▸ THE EXERCISE:
Your task is to print all of the material verbatim.

▸ MATERIAL PROVIDED:
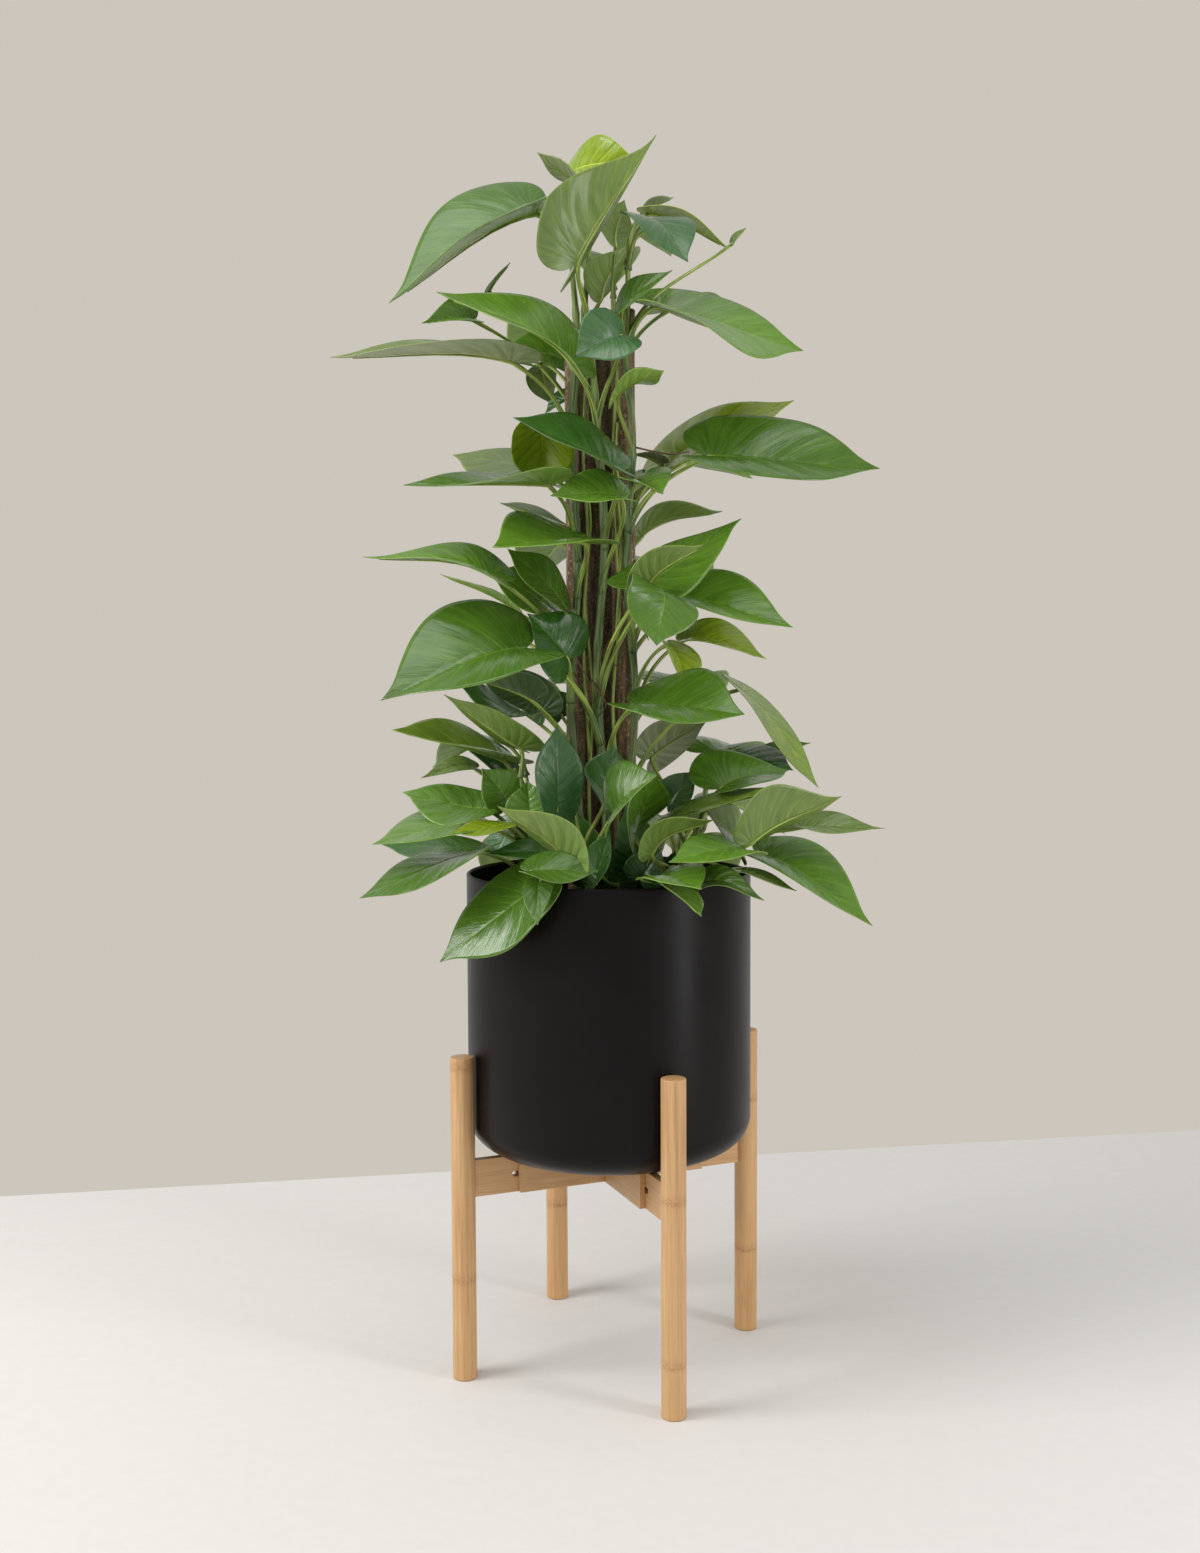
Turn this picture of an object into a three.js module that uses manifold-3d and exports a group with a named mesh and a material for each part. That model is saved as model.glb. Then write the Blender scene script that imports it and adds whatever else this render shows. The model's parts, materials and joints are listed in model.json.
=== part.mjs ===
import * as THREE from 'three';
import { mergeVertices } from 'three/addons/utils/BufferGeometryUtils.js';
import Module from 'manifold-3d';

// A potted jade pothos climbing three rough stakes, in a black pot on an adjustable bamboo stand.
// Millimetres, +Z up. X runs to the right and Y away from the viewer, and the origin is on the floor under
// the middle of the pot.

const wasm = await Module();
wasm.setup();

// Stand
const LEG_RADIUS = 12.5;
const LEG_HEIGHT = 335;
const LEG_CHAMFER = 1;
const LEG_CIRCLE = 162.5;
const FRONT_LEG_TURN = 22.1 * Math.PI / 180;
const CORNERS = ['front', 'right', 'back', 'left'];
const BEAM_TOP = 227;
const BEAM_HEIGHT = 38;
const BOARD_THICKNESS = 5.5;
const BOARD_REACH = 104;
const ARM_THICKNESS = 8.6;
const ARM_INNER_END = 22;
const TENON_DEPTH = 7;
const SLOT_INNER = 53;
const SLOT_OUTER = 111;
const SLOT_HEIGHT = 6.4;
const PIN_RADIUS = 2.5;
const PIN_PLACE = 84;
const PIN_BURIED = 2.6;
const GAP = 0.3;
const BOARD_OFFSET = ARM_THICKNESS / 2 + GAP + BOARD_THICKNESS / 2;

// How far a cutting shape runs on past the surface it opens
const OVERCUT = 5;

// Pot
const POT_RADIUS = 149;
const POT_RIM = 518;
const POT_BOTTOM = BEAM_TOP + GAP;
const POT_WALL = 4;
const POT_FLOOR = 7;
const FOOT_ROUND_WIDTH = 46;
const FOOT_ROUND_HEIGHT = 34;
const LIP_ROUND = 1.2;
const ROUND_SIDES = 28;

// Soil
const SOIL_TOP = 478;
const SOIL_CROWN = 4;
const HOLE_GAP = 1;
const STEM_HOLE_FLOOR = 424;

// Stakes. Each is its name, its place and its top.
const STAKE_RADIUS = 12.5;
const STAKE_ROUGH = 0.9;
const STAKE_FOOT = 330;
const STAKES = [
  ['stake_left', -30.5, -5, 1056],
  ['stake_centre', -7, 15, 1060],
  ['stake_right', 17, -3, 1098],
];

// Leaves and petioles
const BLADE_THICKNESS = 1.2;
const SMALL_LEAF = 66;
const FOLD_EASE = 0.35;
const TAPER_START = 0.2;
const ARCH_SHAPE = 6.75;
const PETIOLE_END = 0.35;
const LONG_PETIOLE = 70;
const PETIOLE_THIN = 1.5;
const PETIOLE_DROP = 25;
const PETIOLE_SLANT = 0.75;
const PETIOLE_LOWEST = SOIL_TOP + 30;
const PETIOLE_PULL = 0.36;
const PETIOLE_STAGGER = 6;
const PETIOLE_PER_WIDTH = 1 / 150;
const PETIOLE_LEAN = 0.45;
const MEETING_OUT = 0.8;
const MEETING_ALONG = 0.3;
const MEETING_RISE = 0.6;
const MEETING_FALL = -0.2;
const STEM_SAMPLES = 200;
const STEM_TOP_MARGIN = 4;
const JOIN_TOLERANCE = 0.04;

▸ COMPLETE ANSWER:
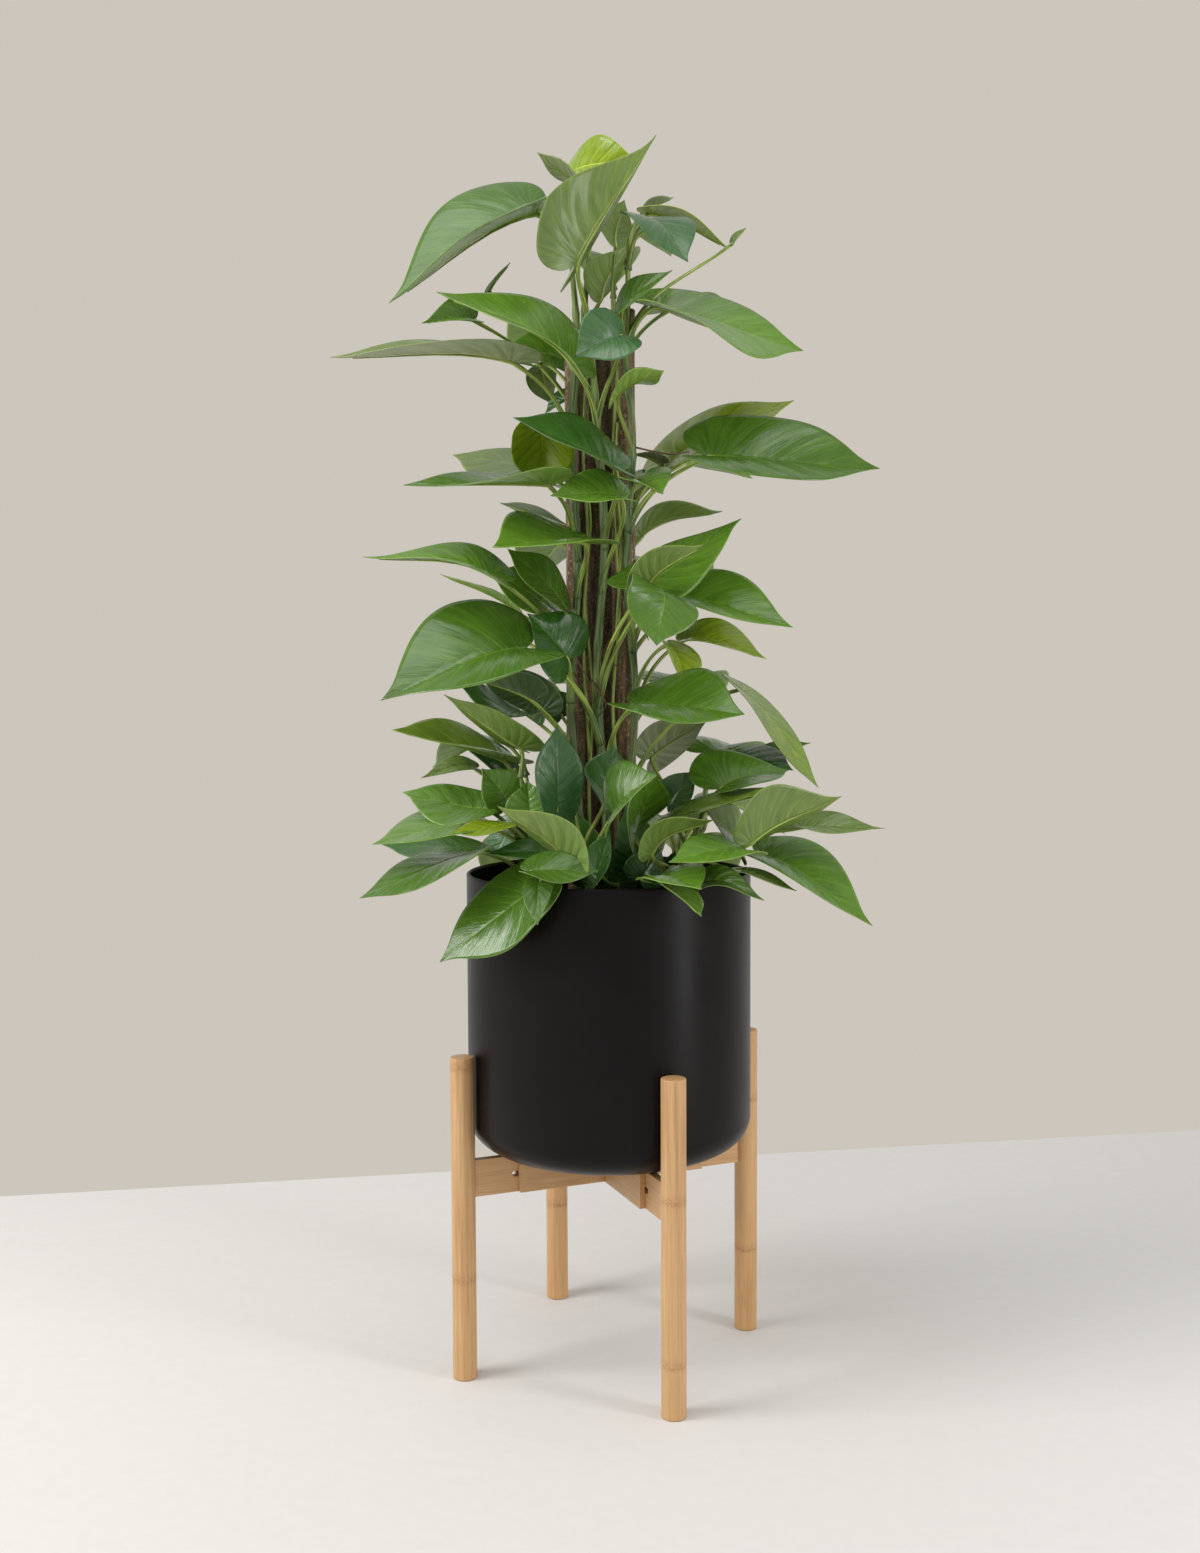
Turn this picture of an object into a three.js module that uses manifold-3d and exports a group with a named mesh and a material for each part. That model is saved as model.glb. Then write the Blender scene script that imports it and adds whatever else this render shows. The model's parts, materials and joints are listed in model.json.
=== part.mjs ===
import * as THREE from 'three';
import { mergeVertices } from 'three/addons/utils/BufferGeometryUtils.js';
import Module from 'manifold-3d';

// A potted jade pothos climbing three rough stakes, in a black pot on an adjustable bamboo stand.
// Millimetres, +Z up. X runs to the right and Y away from the viewer, and the origin is on the floor under
// the middle of the pot.

const wasm = await Module();
wasm.setup();

// Stand
const LEG_RADIUS = 12.5;
const LEG_HEIGHT = 335;
const LEG_CHAMFER = 1;
const LEG_CIRCLE = 162.5;
const FRONT_LEG_TURN = 22.1 * Math.PI / 180;
const CORNERS = ['front', 'right', 'back', 'left'];
const BEAM_TOP = 227;
const BEAM_HEIGHT = 38;
const BOARD_THICKNESS = 5.5;
const BOARD_REACH = 104;
const ARM_THICKNESS = 8.6;
const ARM_INNER_END = 22;
const TENON_DEPTH = 7;
const SLOT_INNER = 53;
const SLOT_OUTER = 111;
const SLOT_HEIGHT = 6.4;
const PIN_RADIUS = 2.5;
const PIN_PLACE = 84;
const PIN_BURIED = 2.6;
const GAP = 0.3;
const BOARD_OFFSET = ARM_THICKNESS / 2 + GAP + BOARD_THICKNESS / 2;

// How far a cutting shape runs on past the surface it opens
const OVERCUT = 5;

// Pot
const POT_RADIUS = 149;
const POT_RIM = 518;
const POT_BOTTOM = BEAM_TOP + GAP;
const POT_WALL = 4;
const POT_FLOOR = 7;
const FOOT_ROUND_WIDTH = 46;
const FOOT_ROUND_HEIGHT = 34;
const LIP_ROUND = 1.2;
const ROUND_SIDES = 28;

// Soil
const SOIL_TOP = 478;
const SOIL_CROWN = 4;
const HOLE_GAP = 1;
const STEM_HOLE_FLOOR = 424;

// Stakes. Each is its name, its place and its top.
const STAKE_RADIUS = 12.5;
const STAKE_ROUGH = 0.9;
const STAKE_FOOT = 330;
const STAKES = [
  ['stake_left', -30.5, -5, 1056],
  ['stake_centre', -7, 15, 1060],
  ['stake_right', 17, -3, 1098],
];

// Leaves and petioles
const BLADE_THICKNESS = 1.2;
const SMALL_LEAF = 66;
const FOLD_EASE = 0.35;
const TAPER_START = 0.2;
const ARCH_SHAPE = 6.75;
const PETIOLE_END = 0.35;
const LONG_PETIOLE = 70;
const PETIOLE_THIN = 1.5;
const PETIOLE_DROP = 25;
const PETIOLE_SLANT = 0.75;
const PETIOLE_LOWEST = SOIL_TOP + 30;
const PETIOLE_PULL = 0.36;
const PETIOLE_STAGGER = 6;
const PETIOLE_PER_WIDTH = 1 / 150;
const PETIOLE_LEAN = 0.45;
const MEETING_OUT = 0.8;
const MEETING_ALONG = 0.3;
const MEETING_RISE = 0.6;
const MEETING_FALL = -0.2;
const STEM_SAMPLES = 200;
const STEM_TOP_MARGIN = 4;
const JOIN_TOLERANCE = 0.04;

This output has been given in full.